> Do this: Copy exactly the lines of the material below that run from the one containing "anvil_plate();" through the one containing "cad_parts[node].hide_render = cad_parts[node].hide_viewport". Copy no other lines.

◆ ◆ ◆ ◆ ◆ ◆ ◆

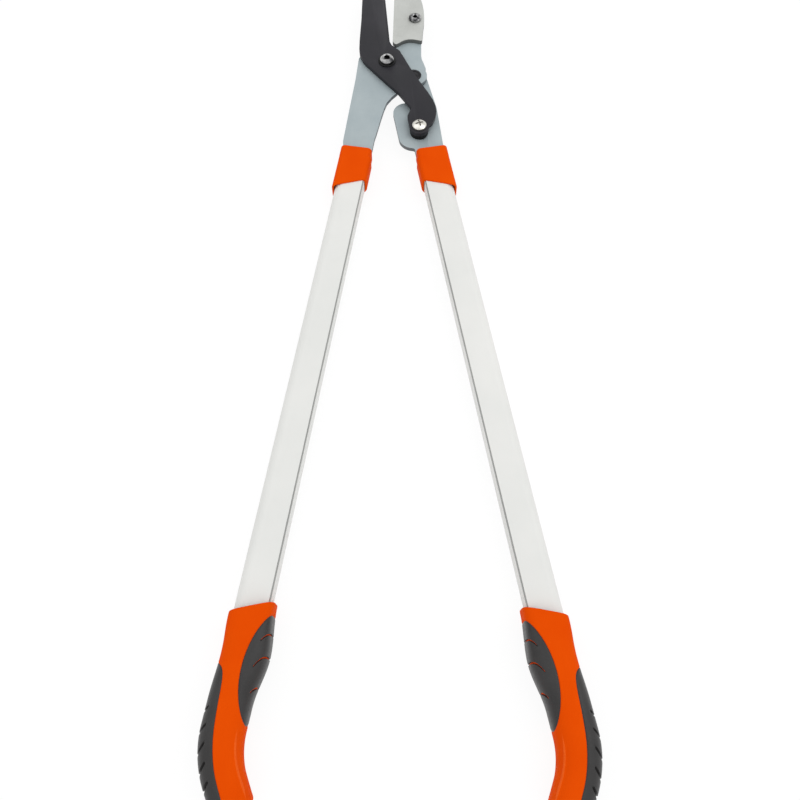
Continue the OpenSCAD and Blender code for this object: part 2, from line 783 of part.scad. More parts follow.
// Skins a row of rings of equal count with triangles and caps both ends
module skin(rings) {
    n = len(rings[0]);
    last = len(rings) - 1;
    points = [for (ring = rings) each ring];
    polyhedron(points, concat(
        [[for (i = [0:n - 1]) i]],
        [for (r = [0:last - 1], i = [0:n - 1]) [r * n + i, r * n + n + i, r * n + (i + 1) % n]],
        [for (r = [0:last - 1], i = [0:n - 1])
            [r * n + (i + 1) % n, r * n + n + i, r * n + n + (i + 1) % n]],
        [[for (i = [n - 1:-1:0]) last * n + i]]));
}

module grip_form() {
    skin([for (s = grip_stations) grip_ring(s[0], s[1])]);
}

// A band along the grip between two distances from its middle line
module grip_band(inner, outer, from, to, steps) {
    polygon(concat(
        [for (i = [0:steps]) let (t = mix(from, to, i / steps)) grip_mid(t) + inner * grip_across(t)],
        [for (i = [steps:-1:0]) let (t = mix(from, to, i / steps)) grip_mid(t) + outer * grip_across(t)]));
}

// The hard core that the pads are moulded on
module pad_core(grow) {
    wide = core_half_w + grow;
    narrow = core_flat_w + grow;
    low = core_side_t + grow;
    high = core_half_t + grow;
    past = 12;
    translate([0, 0, -low]) linear_extrude(2 * low) grip_band(-wide, wide, -past, grip_len + past, 24);
    translate([0, 0, -high]) linear_extrude(2 * high)
        grip_band(-narrow, narrow, -past, grip_len + past, 24);
    tube_room();
}

module tube_room() {
    along_handle(-top_margin, tube_in_grip + fixed_gap) tube_section(2 * fixed_gap);
}

// The eye-shaped pad's outline is the part of a large circle that the grip's inner side cuts off
module inner_pad_cutter(grow) {
    translate([-pad_edge - pad_r, -pad_mid, -2 * grip_half_t])
        cylinder(r = pad_r + grow, h = 4 * grip_half_t, $fn = 96);
}

// The outer pad starts as a point on the outer side and widens towards the butt
function strip_offset(t) = mix(
    mix(grip_half_w + 1.7, strip_shoulder, pow(clamped((t - strip_start) / strip_lead), 0.6)),
    strip_edge, smooth((t - strip_start - strip_lead) / strip_widening));

module outer_pad_cutter(grow) {
    steps = 20;
    stop = grip_len + 4 * butt_round;
    translate([0, 0, -2 * grip_half_t]) linear_extrude(4 * grip_half_t) polygon(concat(
        [for (i = [0:steps]) let (t = mix(strip_start, stop, i / steps))
            grip_mid(t) + (strip_offset(t) - grow) * grip_across(t)],
        [for (i = [steps:-1:0]) let (t = mix(strip_start, stop, i / steps))
            grip_mid(t) + 2 * grip_half_w * grip_across(t)]));
}

module grip_inner_pad(grip_start) {
    color(pad_grey) translate([0, -grip_start, 0]) difference() {
        intersection() {
            grip_form();
            inner_pad_cutter(-fixed_gap);
        }
        pad_core(fixed_gap);
    }
}

module grip_outer_pad(grip_start) {
    color(pad_grey) translate([0, -grip_start, 0]) difference() {
        intersection() {
            grip_form();
            outer_pad_cutter(-fixed_gap);
        }
        pad_core(fixed_gap);
    }
}

module grip_body(grip_start) {
    color(orange_plastic) translate([0, -grip_start, 0]) difference() {
        grip_form();
        difference() {
            union() {
                inner_pad_cutter(0);
                outer_pad_cutter(0);
            }
            pad_core(0);
        }
        tube_room();
    }
}

// Left handle

module left_collar() { left_handle() handle_collar(anvil_plate_z); }
module left_tube() { left_handle() handle_tube(left_grip_start); }
module left_tang_insert() { left_handle() tang_insert(anvil_plate_z); }
module left_tang_rivets() { left_handle() tang_rivets(); }
module left_grip_body() { left_handle() grip_body(left_grip_start); }
module left_grip_inner_pad() { left_handle() grip_inner_pad(left_grip_start); }
module left_grip_outer_pad() { left_handle() grip_outer_pad(left_grip_start); }

// Right handle

module right_collar() { right_handle() handle_collar(lever_plate_z); }
module right_tube() { right_handle() handle_tube(right_grip_start); }
module right_tang_insert() { right_handle() tang_insert(lever_plate_z); }
module right_tang_rivets() { right_handle() tang_rivets(); }
module right_grip_body() { right_handle() grip_body(right_grip_start); }
module right_grip_inner_pad() { right_handle() grip_inner_pad(right_grip_start); }
module right_grip_outer_pad() { right_handle() grip_outer_pad(right_grip_start); }

anvil_plate();
anvil();
anvil_screw();
anvil_nut();
main_pivot_bolt();
main_pivot_washer();
main_pivot_sleeve();
main_pivot_shim();
main_pivot_back_washer();
main_pivot_nut();
handle_pivot_bolt();
handle_pivot_shim();
handle_pivot_washer();
handle_pivot_nut();
blade_lever();
slide_screw();
slide_bush();
slide_washer();
slide_nut();
lever_plate();
left_collar();
left_tube();
left_tang_insert();
left_tang_rivets();
left_grip_body();
left_grip_inner_pad();
left_grip_outer_pad();
right_collar();
right_tube();
right_tang_insert();
right_tang_rivets();
right_grip_body();
right_grip_inner_pad();
right_grip_outer_pad();
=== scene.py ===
import bpy
import bmesh
import json
import math
import numpy as np
from mathutils import Matrix, Vector

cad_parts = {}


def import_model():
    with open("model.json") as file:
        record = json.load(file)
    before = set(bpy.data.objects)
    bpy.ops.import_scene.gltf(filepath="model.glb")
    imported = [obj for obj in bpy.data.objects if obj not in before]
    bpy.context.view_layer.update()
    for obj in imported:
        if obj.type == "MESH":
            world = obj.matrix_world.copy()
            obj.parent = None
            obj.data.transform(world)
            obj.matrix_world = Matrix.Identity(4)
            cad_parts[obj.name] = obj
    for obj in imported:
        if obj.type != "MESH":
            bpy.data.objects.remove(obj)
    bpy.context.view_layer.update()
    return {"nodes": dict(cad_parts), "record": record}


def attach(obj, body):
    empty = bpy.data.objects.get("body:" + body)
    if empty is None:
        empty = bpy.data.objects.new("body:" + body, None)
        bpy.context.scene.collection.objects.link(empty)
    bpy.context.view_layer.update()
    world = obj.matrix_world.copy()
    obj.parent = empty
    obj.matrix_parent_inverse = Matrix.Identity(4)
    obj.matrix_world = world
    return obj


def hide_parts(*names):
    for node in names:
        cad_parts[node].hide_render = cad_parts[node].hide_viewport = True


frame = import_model()
nodes = frame["nodes"]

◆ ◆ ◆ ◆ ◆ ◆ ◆

> Completed exercise:
anvil_plate();
anvil();
anvil_screw();
anvil_nut();
main_pivot_bolt();
main_pivot_washer();
main_pivot_sleeve();
main_pivot_shim();
main_pivot_back_washer();
main_pivot_nut();
handle_pivot_bolt();
handle_pivot_shim();
handle_pivot_washer();
handle_pivot_nut();
blade_lever();
slide_screw();
slide_bush();
slide_washer();
slide_nut();
lever_plate();
left_collar();
left_tube();
left_tang_insert();
left_tang_rivets();
left_grip_body();
left_grip_inner_pad();
left_grip_outer_pad();
right_collar();
right_tube();
right_tang_insert();
right_tang_rivets();
right_grip_body();
right_grip_inner_pad();
right_grip_outer_pad();
=== scene.py ===
import bpy
import bmesh
import json
import math
import numpy as np
from mathutils import Matrix, Vector

cad_parts = {}


def import_model():
    with open("model.json") as file:
        record = json.load(file)
    before = set(bpy.data.objects)
    bpy.ops.import_scene.gltf(filepath="model.glb")
    imported = [obj for obj in bpy.data.objects if obj not in before]
    bpy.context.view_layer.update()
    for obj in imported:
        if obj.type == "MESH":
            world = obj.matrix_world.copy()
            obj.parent = None
            obj.data.transform(world)
            obj.matrix_world = Matrix.Identity(4)
            cad_parts[obj.name] = obj
    for obj in imported:
        if obj.type != "MESH":
            bpy.data.objects.remove(obj)
    bpy.context.view_layer.update()
    return {"nodes": dict(cad_parts), "record": record}


def attach(obj, body):
    empty = bpy.data.objects.get("body:" + body)
    if empty is None:
        empty = bpy.data.objects.new("body:" + body, None)
        bpy.context.scene.collection.objects.link(empty)
    bpy.context.view_layer.update()
    world = obj.matrix_world.copy()
    obj.parent = empty
    obj.matrix_parent_inverse = Matrix.Identity(4)
    obj.matrix_world = world
    return obj


def hide_parts(*names):
    for node in names:
        cad_parts[node].hide_render = cad_parts[node].hide_viewport = True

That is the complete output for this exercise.